Mais qui cela va-t-il faire rire?

J’ai tendance à penser que le public qui va trouver cette vidéo humoristique est majoritairement masculin. On peut rire de cela quand on ne sait pas ce que cela veut dire d’être régulièrement importunée, interpelée, évaluée dans la rue, en fonction de la taille de ses fesses, de la longueur de ses jambes, de la couleur de ses yeux, etc. Les hommes n’ont pas expérimenté le harcèlement de rue, contrairement aux femmes. Parce que vous êtes une femme, certaines personnes s’autorisent à vous aborder quand bien même vous ne les connaissez pas et vous n’avez pas montré de signes ostensibles d’ouverture à une rencontre avec un inconnu.

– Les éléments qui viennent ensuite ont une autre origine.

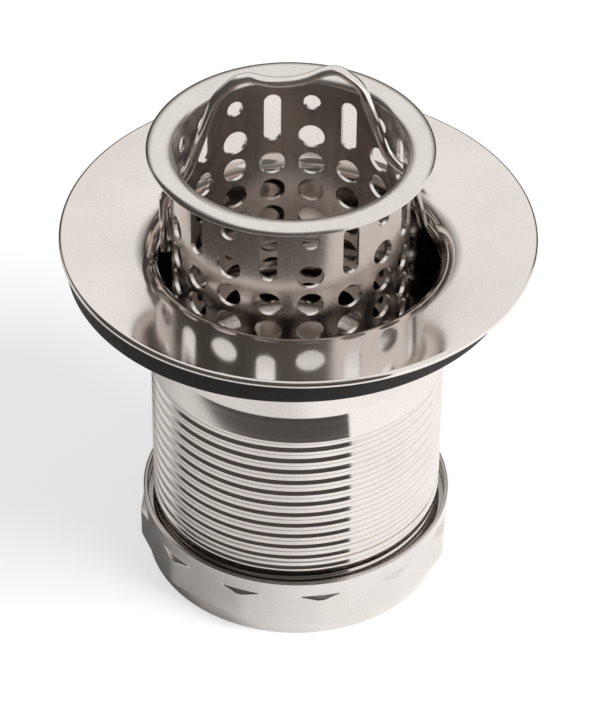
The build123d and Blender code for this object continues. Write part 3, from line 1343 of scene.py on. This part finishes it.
@dataclass
class Studio:
    """Pale floor, white surroundings, one soft lamp, dark glowing boards for painted reflections,
    and the camera.

    Where the photographer's boards stood isn't known. These are a guess, set so that the mirrored
    tones come near the photo's.
    """

    floor_reach: float = 1500.0
    floor_shade: str = "#bcbcbc"
    floor_glow: float = 0.61
    floor_mirror_glow: float = 0.33
    # Painted light and painted shadow of the table in mirrors: more glow to the right, none left of
    # the object's foot.
    floor_painted_light_right: float = 0.26
    floor_painted_light_span: Point = (-10.0, 25.0)
    floor_painted_shadow_span: Point = (-24.0, 10.0)
    floor_painted_shadow_reach: Point = (33.0, 46.0)
    sky_strength: float = 0.4
    board_reach: float = 118.0
    # Glowing boards that only mirrors see: painted reflections, dark, with brighter rises.
    boards: tuple[Board, ...] = (
        Board(
            name="left_back_board",
            start=-180.0,
            end=-112.0,
            foot=0.0,
            top=138.0,
            shade="#464340",
            rises=(
                Rise(low=88.0, high=138.0, gain=0.85),
                Rise(low=75.0, high=60.0, gain=0.8, none=-126.0, full=-112.0),
            ),
        ),
        Board(
            name="right_back_board",
            start=114.0,
            end=180.0,
            foot=55.0,
            top=138.0,
            shade="#464340",
            rises=(Rise(low=88.0, high=138.0, gain=0.85),),
        ),
        Board(
            name="front_board",
            start=-112.0,
            end=35.0,
            foot=0.0,
            top=300.0,
            shade="#4f4c49",
            rises=(
                Rise(low=70.0, high=105.0, gain=0.08, none=-60.0, full=30.0),
                Rise(low=180.0, high=290.0, gain=0.5),
                Rise(low=75.0, high=60.0, gain=0.8, none=-82.0, full=-96.0),
            ),
        ),
    )
    lamp_power: float = 4.4
    lamp_distance: float = 700.0
    lamp_width: float = 380.0
    lamp_azimuth: float = 62.0
    lamp_elevation: float = 50.0
    camera_target: tuple[float, float, float] = (1.235, 0.0, 39.549)
    camera_distance: float = 564.734
    camera_elevation: float = 39.692
    camera_roll: float = 0.72
    camera_lens: float = 176.82

    def build(self) -> None:
        """Builds the whole studio."""
        self.build_floor()
        for board in self.boards:
            board.build(self.board_reach)
        self.build_sky()
        self.build_lamp()
        self.build_camera()
        bpy.context.scene.view_settings.view_transform = "Standard"

    def build_floor(self) -> None:
        """White table that keeps the object's shadow, glows a little for the camera, and has painted
        light and shadow in mirrors.
        """
        half = self.floor_reach * MM
        corners = [(-half, -half, 0), (half, -half, 0), (half, half, 0), (-half, half, 0)]
        floor = mesh_object("floor", corners, [(0, 1, 2, 3)])
        material = new_material("white_table")
        tree = material.node_tree
        shade = {"Color": linear(self.floor_shade)}
        paint = add_node(tree, "ShaderNodeBsdfDiffuse", shade).outputs[0]
        path = add_node(tree, "ShaderNodeLightPath").outputs
        seen = arithmetic(tree, "MULTIPLY", path["Is Camera Ray"], self.floor_glow)
        mirrored = self.mirrored_glow_with_painted_shadow(tree)
        strength = arithmetic(tree, "MULTIPLY_ADD", path["Is Glossy Ray"], mirrored, seen)
        glow = add_node(tree, "ShaderNodeEmission", {"Strength": strength}).outputs[0]
        both = add_node(tree, "ShaderNodeAddShader", {0: paint, 1: glow}).outputs[0]
        add_node(tree, "ShaderNodeOutputMaterial", {"Surface": both})
        floor.data.materials.append(material)

    def mirrored_glow_with_painted_shadow(self, tree: Tree) -> Socket:
        """Glow of the table in mirrors: brighter to the right as painted light, and a painted shadow
        left of the object's foot.

        Args:
            tree: The floor material's node tree.

        Returns:
            The socket with the strength.
        """
        place = object_place(tree)
        sideways = split_axes(tree, place)["X"]

        def ramp(value: Socket, span: Point, low: float, high: float) -> Socket:
            """Soft way from low to high over a span in millimetres."""
            ends = (span[0] * MM, span[1] * MM)
            return mapped(tree, value, ends, (low, high), "SMOOTHSTEP")

        # Painted light to the right of the table, and a painted shadow left of the object's foot.
        right_glow = self.floor_mirror_glow + self.floor_painted_light_right
        beyond = ramp(sideways, self.floor_painted_light_span, self.floor_mirror_glow, right_glow)
        painted_shadow_at_foot = ramp(sideways, self.floor_painted_shadow_span, 0.0, right_glow)
        share = ramp(length_of(tree, place), self.floor_painted_shadow_reach, 0.0, 1.0)
        return add_node(
            tree, "ShaderNodeMix", {0: share, 2: painted_shadow_at_foot, 3: beyond}, data_type="FLOAT"
        ).outputs[0]

    def seen_by_eye_or_mirror(self, tree: Tree) -> Socket:
        """Socket that is 1 for camera, glossy and transmission rays, and 0 for the rest."""
        path = add_node(tree, "ShaderNodeLightPath").outputs
        mirrored = arithmetic(tree, "MAXIMUM", path["Is Glossy Ray"], path["Is Transmission Ray"])
        return arithmetic(tree, "MAXIMUM", path["Is Camera Ray"], mirrored)

    def build_sky(self) -> None:
        """White surroundings, a little weaker as a light than to the eye."""
        world = bpy.data.worlds.new("white_studio")
        world.use_nodes = True
        tree = world.node_tree
        tree.nodes.clear()
        plain = (1.0, 1.0, 1.0, 1.0)
        light = add_node(
            tree, "ShaderNodeBackground", {"Color": plain, "Strength": self.sky_strength}
        ).outputs[0]
        white = add_node(tree, "ShaderNodeBackground", {"Color": plain}).outputs[0]
        mixed = add_node(
            tree, "ShaderNodeMixShader", {0: self.seen_by_eye_or_mirror(tree), 1: light, 2: white}
        ).outputs[0]
        add_node(tree, "ShaderNodeOutputWorld", {"Surface": mixed})
        bpy.context.scene.world = world

    def build_lamp(self) -> None:
        """Large soft lamp to the right, which throws the object's shadow softly to the left."""
        lamp = bpy.data.lights.new("soft_lamp", "AREA")
        lamp.shape = "DISK"
        lamp.size = self.lamp_width * MM
        lamp.energy = self.lamp_power
        x, y = towards(self.lamp_azimuth)
        elevation = math.radians(self.lamp_elevation)
        level = math.cos(elevation)
        away = Vector((x * level, y * level, math.sin(elevation)))
        holder = linked("soft_lamp", lamp)
        holder.location = away * self.lamp_distance * MM
        holder.rotation_mode = "QUATERNION"
        holder.rotation_quaternion = away.to_track_quat("Z", "Y")
        holder.visible_glossy = False

    def build_camera(self) -> None:
        """Camera at the photograph's fitted place."""
        elevation = math.radians(self.camera_elevation)
        roll = math.radians(self.camera_roll)
        back = Vector((0.0, -math.cos(elevation), math.sin(elevation)))
        level_right = Vector((1.0, 0.0, 0.0))
        level_up = back.cross(level_right)
        right = level_right * math.cos(roll) + level_up * math.sin(roll)
        up = back.cross(right)
        place = (Vector(self.camera_target) + back * self.camera_distance) * MM
        camera = bpy.data.cameras.new("camera")
        camera.sensor_width = 36.0
        camera.lens = self.camera_lens
        camera.clip_start = 0.01
        camera.clip_end = 10.0
        holder = linked("camera", camera)
        axes = Matrix((right, up, back)).transposed().to_4x4()
        holder.matrix_world = Matrix.Translation(place) @ axes
        bpy.context.scene.camera = holder


def main() -> None:
    """Builds every sub-assembly in order, then the studio round them."""
    logging.basicConfig(level=logging.INFO, format="%(name)s: %(message)s")
    for assembly in (Waste(), CouplingNut(), Basket(), SpringHandle()):
        log.info("building %s", type(assembly).__name__)
        assembly.build()
    Studio().build()


if __name__ == "__main__":
    main()
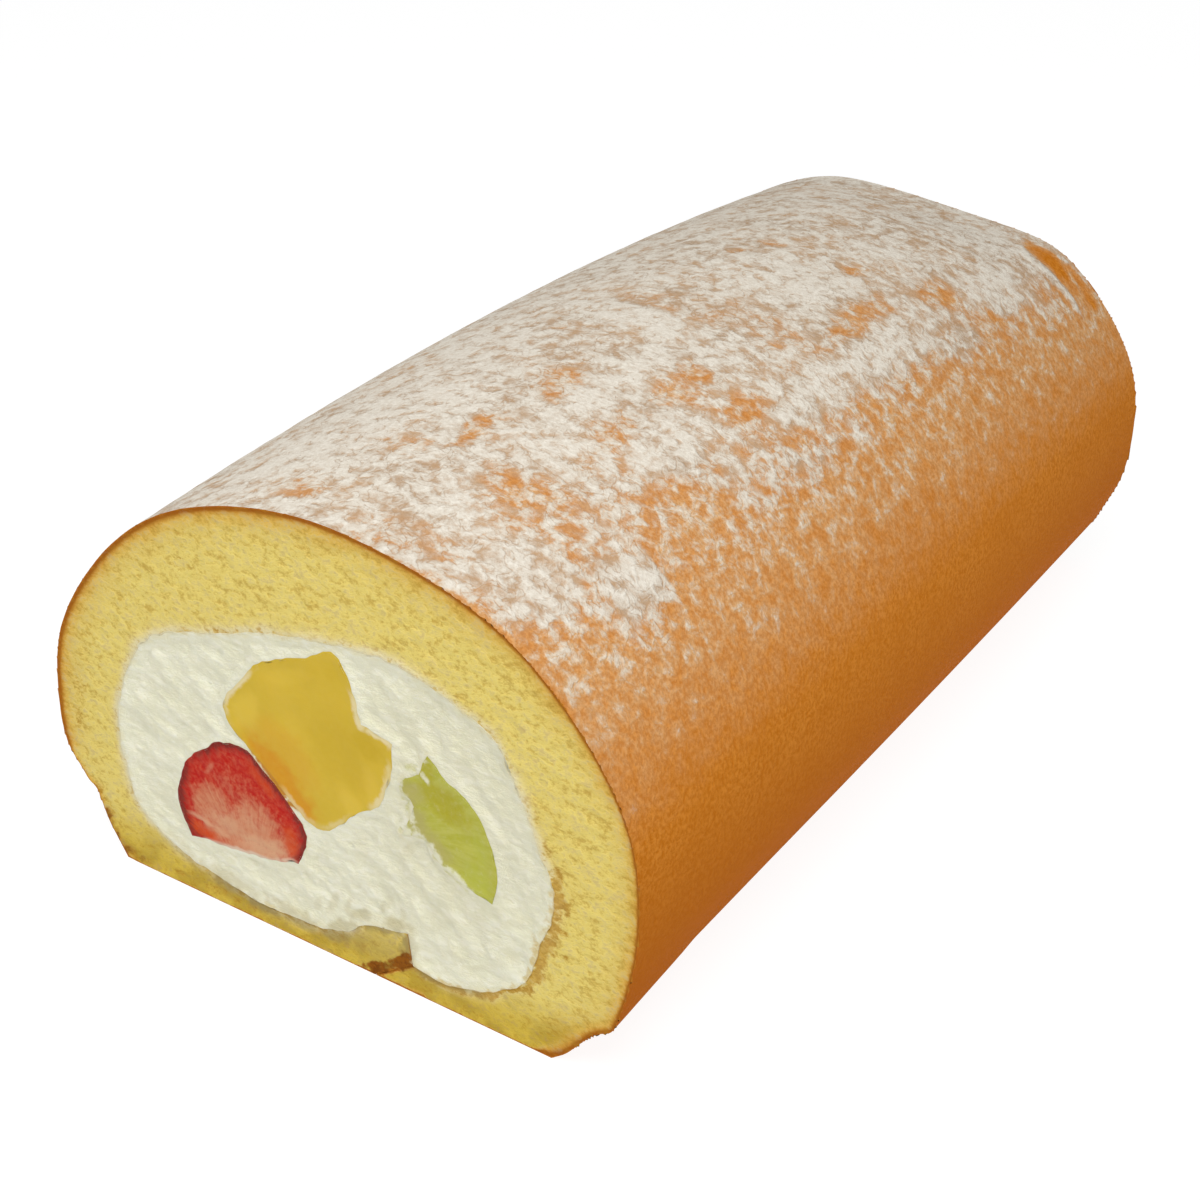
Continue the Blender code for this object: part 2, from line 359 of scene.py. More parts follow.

Les hommes, dans leur grande majorité, ne savent pas ce que les femmes ressentent quand une personne inconnue leur met la main aux fesses, les enlace, les embrasse. En parallèle, les femmes ont également intériorisé qu’il serait valorisant d’être évaluées en fonction de leur apparence. Elles prennent peut-être pour un compliment le fait de se faire aborder de cette manière dans la rue, quand en fait, c’est surtout une modalité de réaffirmation des normes de genre -qui valorisent davantage le masculin. D’ailleurs, un refus de leur part apporte une forme de déni concernant le corps des femmes. Une seule femme refuse de se faire embrasser dans le film -il y en avait sans doute d’autres. L’animateur l’appelle « Miss Monde », comme s’il s’agissait d’une insulte et lui réponds : « Pour qui te prends-tu », comme le souligne le site MademoiZelle.

Les vidéos de ce type sont de plus en plus fréquentes. Comment cela se fait-il?

Ces phénomènes ont toujours existé. Il y a toujours eu cette forme de socialisation masculine où des hommes en groupe abordent les femmes et tentent ainsi de réaffirmer leur masculinité en dénigrant la féminité dans un rituel de drague et de cours. Or, aujourd’hui, nous sommes dans une génération où la diffusion sur internet est devenue un mode de communication tout à fait banal et normal. Ces hommes utilisent donc simplement ce nouveau moyen pour continuer d’affirmer leur masculinité au grand jour.

Pourquoi cette vidéo a-t-elle choqué, alors, si ce phénomène est banalisé ?

Je pense qu’on assiste à une ré-émergence des revendications féministes contre l’appropriation du corps des femmes dans la rue. Je pense aux « slutwalks« , au mouvement Hollaback! sur internet, ou même à des films comme celui de Sophie Peters à Bruxelles. Des voix apparaissent dans l’espace public pour dénoncer la banalisation des violences à l’encontre des femmes dans les rues. Du coup, cette affirmation machiste comme quoi un homme pourrait se faire toutes les filles dont il aurait envie va à contre courant de ces normes qui valorisent l’autonomie et la libre sexualité des femmes.